= Kanak Language Academy =

Educational organization in New Caledonia

The Kanak Language Academy (KLA), or in French; Académie des langues kanak (ALK) is a local, public educational establishment in New Caledonia. Founded in 2007, with roots reaching to the Nouméa Accord of 1998, the legislative assembly endorsed the setting up of the French territory's first indigenous Kanak languages institute. Its mission is "to establish rules of usage and to help promote and develop all Kanak languages and dialects". The KLA is expected to standardise, protect, and develop the about forty Kanak languages and dialects, as well as standardize the written form for Kanak languages.

The majority of New Caledonian languages do not have a written form. Those that do, have a rudimentary one. As it was extremely difficult to standardize the spelling of kanak languages, a program was developed by the KLA and the University of New Caledonia that would propose a common writing standard.
All the collected data is analyzed by linguists that develop a form of writing which is accepted by the speakers.

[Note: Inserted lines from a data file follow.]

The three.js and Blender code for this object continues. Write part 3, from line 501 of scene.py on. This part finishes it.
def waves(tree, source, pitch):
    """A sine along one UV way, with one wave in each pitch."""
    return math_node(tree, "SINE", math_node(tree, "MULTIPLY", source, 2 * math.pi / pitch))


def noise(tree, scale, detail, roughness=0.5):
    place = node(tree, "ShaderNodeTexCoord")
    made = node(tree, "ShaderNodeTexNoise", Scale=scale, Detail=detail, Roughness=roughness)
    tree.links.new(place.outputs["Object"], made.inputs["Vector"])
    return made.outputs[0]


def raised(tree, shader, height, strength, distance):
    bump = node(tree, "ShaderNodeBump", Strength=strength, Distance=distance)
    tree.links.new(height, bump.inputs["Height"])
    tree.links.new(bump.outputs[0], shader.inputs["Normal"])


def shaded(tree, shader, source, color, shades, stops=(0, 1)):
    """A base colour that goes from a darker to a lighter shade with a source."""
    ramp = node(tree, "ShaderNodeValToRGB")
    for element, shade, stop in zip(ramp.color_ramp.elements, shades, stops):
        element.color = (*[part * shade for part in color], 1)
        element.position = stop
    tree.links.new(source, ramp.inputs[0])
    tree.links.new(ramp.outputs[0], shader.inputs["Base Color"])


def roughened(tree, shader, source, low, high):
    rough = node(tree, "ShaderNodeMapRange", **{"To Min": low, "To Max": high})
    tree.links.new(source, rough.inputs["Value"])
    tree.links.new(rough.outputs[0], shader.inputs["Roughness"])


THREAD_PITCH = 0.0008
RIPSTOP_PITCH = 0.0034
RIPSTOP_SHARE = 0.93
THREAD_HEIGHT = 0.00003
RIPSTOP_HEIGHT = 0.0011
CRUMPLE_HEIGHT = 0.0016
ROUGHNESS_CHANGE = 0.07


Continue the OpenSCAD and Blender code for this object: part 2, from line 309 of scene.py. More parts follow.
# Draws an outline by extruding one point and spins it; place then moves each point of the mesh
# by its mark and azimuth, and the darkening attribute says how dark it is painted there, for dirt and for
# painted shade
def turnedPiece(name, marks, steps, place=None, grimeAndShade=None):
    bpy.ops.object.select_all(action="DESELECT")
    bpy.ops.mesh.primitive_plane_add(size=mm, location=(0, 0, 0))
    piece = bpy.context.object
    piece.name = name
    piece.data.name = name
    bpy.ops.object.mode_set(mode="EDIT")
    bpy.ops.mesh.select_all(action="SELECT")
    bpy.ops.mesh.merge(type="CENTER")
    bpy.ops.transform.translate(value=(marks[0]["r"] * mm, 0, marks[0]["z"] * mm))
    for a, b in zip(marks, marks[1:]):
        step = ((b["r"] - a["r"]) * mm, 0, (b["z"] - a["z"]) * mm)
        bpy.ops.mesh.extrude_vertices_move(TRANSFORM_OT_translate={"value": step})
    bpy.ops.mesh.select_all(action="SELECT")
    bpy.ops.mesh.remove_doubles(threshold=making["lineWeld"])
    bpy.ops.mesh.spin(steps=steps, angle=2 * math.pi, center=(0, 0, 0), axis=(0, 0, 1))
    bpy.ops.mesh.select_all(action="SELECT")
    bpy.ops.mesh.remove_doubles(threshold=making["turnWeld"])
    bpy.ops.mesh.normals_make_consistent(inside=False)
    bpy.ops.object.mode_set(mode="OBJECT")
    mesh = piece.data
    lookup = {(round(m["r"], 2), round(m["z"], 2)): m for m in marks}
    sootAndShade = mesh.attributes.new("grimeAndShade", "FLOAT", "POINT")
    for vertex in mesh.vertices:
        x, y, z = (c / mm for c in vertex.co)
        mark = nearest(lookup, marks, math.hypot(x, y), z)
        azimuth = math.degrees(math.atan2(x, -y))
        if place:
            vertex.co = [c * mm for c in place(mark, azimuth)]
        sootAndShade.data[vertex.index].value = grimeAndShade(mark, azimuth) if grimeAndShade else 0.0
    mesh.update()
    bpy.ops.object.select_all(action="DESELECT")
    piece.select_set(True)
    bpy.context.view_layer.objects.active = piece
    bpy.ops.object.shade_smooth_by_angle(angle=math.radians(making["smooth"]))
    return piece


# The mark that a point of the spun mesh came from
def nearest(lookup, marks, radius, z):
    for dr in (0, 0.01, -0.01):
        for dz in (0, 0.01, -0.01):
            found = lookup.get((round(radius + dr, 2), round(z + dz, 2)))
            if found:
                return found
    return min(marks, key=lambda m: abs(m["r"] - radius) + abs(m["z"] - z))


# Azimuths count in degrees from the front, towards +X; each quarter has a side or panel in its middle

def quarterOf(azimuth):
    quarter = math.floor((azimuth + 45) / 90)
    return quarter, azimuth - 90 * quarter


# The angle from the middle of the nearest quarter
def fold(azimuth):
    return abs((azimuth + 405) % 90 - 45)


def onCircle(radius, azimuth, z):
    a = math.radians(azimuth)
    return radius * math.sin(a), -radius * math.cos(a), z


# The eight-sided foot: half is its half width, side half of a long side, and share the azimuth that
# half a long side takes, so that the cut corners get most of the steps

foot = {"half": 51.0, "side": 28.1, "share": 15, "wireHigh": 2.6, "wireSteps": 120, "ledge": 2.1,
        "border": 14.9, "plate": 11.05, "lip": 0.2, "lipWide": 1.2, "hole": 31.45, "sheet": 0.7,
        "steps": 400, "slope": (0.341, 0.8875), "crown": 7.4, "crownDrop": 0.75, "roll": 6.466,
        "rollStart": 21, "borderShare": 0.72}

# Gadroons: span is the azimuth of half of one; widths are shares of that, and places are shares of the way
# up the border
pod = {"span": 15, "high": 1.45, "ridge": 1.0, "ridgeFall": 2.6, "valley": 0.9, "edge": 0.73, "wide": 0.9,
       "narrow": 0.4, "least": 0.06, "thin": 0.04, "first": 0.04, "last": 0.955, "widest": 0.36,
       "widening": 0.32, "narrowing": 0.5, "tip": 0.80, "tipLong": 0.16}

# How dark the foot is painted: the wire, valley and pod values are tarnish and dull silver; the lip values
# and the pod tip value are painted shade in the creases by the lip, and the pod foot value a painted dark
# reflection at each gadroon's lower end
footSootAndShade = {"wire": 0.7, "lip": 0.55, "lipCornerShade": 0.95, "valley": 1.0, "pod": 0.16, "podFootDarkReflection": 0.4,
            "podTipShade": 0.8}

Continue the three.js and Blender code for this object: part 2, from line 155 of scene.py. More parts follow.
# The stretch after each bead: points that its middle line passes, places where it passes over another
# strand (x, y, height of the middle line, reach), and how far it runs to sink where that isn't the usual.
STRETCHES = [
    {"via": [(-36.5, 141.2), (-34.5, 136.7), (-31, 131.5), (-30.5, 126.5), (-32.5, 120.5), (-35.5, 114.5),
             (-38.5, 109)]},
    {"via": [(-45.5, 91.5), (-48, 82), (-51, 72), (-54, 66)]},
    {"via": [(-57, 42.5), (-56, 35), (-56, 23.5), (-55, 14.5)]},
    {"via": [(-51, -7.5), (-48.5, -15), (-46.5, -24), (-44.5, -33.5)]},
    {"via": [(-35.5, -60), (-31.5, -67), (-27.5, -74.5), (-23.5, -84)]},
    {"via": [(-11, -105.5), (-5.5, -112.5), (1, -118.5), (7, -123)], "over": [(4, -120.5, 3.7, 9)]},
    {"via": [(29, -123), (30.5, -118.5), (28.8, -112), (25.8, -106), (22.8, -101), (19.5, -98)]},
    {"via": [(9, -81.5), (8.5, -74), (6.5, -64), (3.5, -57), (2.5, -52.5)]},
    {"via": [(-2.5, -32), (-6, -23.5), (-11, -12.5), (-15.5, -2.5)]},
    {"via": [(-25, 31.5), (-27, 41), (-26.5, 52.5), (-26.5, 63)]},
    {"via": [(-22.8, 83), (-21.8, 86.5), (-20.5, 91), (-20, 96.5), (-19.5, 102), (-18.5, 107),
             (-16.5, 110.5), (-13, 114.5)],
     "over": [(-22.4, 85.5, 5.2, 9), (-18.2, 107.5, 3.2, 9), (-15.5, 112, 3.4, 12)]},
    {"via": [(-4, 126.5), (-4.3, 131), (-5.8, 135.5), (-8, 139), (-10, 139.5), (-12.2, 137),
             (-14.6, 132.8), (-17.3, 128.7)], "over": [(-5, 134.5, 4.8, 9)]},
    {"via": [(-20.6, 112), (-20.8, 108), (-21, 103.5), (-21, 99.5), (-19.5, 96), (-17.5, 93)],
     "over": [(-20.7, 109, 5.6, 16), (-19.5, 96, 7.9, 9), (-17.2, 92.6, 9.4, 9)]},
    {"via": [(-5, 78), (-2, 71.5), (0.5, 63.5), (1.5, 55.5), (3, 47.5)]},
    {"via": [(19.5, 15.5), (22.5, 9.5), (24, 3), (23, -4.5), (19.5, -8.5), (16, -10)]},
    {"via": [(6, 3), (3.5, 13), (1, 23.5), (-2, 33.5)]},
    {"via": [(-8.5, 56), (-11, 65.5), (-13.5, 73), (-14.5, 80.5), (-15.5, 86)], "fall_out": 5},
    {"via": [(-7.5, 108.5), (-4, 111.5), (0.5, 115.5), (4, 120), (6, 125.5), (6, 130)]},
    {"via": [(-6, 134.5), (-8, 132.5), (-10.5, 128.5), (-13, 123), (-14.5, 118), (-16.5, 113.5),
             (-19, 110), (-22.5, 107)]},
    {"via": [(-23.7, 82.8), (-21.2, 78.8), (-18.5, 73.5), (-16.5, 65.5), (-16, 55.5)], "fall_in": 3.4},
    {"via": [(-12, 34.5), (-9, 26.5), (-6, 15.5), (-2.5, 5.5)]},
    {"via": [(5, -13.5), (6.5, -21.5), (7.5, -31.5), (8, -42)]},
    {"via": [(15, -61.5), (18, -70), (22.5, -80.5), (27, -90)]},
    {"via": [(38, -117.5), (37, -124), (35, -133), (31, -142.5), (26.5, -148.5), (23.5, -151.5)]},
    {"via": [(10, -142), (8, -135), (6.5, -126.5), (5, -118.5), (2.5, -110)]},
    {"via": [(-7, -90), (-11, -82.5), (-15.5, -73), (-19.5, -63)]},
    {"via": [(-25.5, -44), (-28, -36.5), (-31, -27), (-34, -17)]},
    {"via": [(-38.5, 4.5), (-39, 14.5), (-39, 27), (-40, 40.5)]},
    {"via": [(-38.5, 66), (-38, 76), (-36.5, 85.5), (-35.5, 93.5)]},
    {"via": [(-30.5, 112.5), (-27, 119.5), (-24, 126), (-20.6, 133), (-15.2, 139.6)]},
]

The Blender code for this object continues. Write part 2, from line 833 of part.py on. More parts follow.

KLA publishes dictionaries, folk tales, and glossaries. In 2009, it had three radio broadcasts daily from Monday to Friday. In 2008, it organized a festival, Space Orality.

There are eight project leaders, each working in one of the areas of the country who are supported by academicians. They are selected from New Caledonia's main cultural and traditional clans and confederations. Déwé Gorodey was appointed chair of the academy in 2007. Its current director is Weniko Ihage.